THE PROBLEM:
Without omitting anything, return the records precisely as given.

(Object modeling scripts)
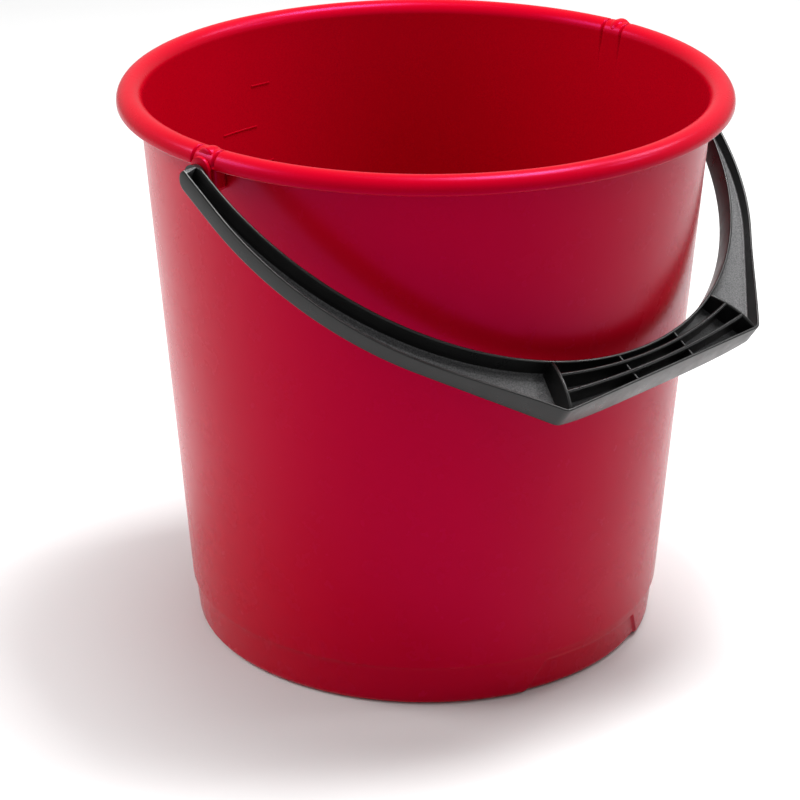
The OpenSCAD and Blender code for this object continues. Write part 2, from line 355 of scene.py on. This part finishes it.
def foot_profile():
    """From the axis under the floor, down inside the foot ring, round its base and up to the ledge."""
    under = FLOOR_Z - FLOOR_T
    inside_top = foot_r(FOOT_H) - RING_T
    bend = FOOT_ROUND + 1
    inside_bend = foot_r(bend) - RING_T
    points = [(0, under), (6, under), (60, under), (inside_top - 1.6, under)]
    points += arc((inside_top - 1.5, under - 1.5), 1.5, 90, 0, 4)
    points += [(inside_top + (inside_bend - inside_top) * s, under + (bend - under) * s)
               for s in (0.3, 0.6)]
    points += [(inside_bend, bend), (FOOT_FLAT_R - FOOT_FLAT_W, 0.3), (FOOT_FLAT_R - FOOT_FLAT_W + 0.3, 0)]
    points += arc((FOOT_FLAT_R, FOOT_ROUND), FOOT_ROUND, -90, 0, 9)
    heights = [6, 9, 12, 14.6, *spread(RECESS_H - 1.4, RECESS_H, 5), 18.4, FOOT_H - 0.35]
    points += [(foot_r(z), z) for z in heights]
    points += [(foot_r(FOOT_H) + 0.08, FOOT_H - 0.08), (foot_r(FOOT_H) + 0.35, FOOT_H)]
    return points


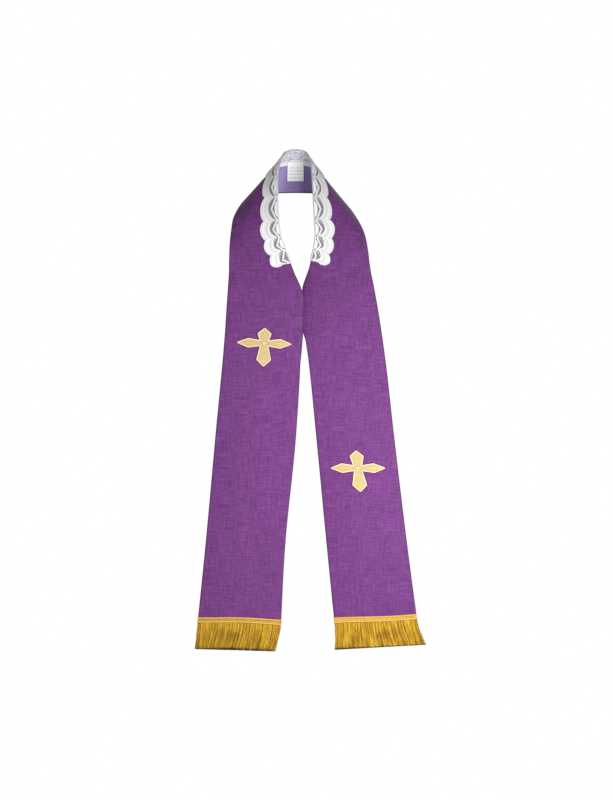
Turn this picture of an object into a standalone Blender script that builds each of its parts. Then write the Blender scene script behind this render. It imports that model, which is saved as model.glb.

FINISHED TASK:
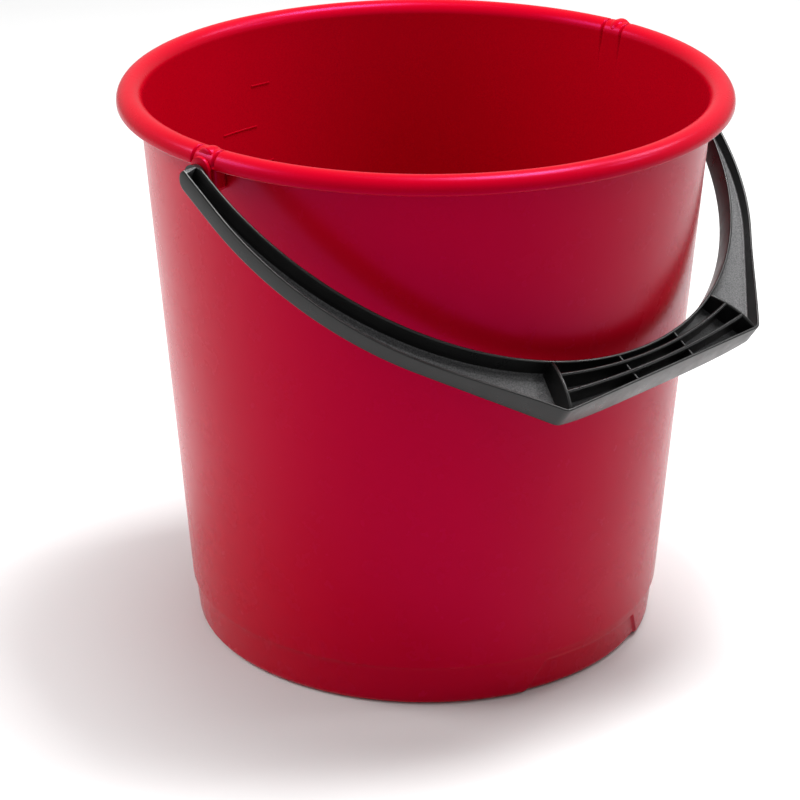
The OpenSCAD and Blender code for this object continues. Write part 2, from line 355 of scene.py on. This part finishes it.
def foot_profile():
    """From the axis under the floor, down inside the foot ring, round its base and up to the ledge."""
    under = FLOOR_Z - FLOOR_T
    inside_top = foot_r(FOOT_H) - RING_T
    bend = FOOT_ROUND + 1
    inside_bend = foot_r(bend) - RING_T
    points = [(0, under), (6, under), (60, under), (inside_top - 1.6, under)]
    points += arc((inside_top - 1.5, under - 1.5), 1.5, 90, 0, 4)
    points += [(inside_top + (inside_bend - inside_top) * s, under + (bend - under) * s)
               for s in (0.3, 0.6)]
    points += [(inside_bend, bend), (FOOT_FLAT_R - FOOT_FLAT_W, 0.3), (FOOT_FLAT_R - FOOT_FLAT_W + 0.3, 0)]
    points += arc((FOOT_FLAT_R, FOOT_ROUND), FOOT_ROUND, -90, 0, 9)
    heights = [6, 9, 12, 14.6, *spread(RECESS_H - 1.4, RECESS_H, 5), 18.4, FOOT_H - 0.35]
    points += [(foot_r(z), z) for z in heights]
    points += [(foot_r(FOOT_H) + 0.08, FOOT_H - 0.08), (foot_r(FOOT_H) + 0.35, FOOT_H)]
    return points


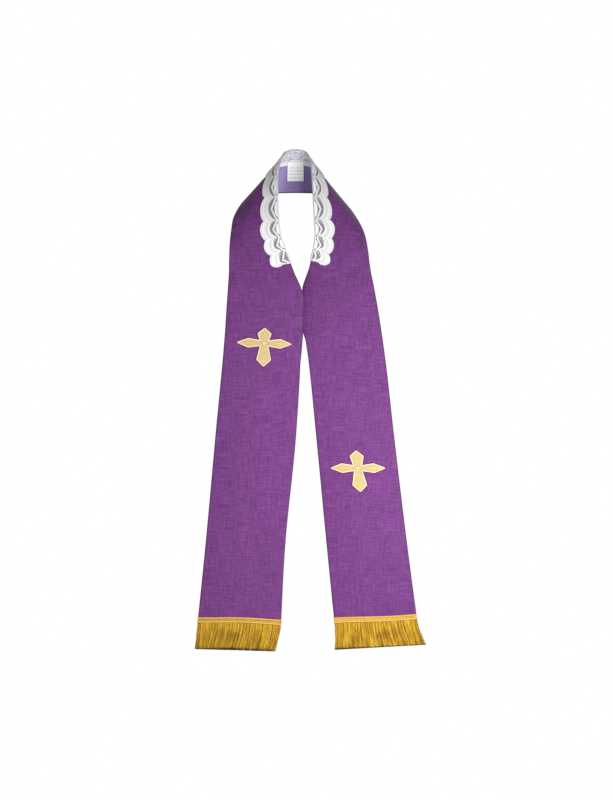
Turn this picture of an object into a standalone Blender script that builds each of its parts. Then write the Blender scene script behind this render. It imports that model, which is saved as model.glb.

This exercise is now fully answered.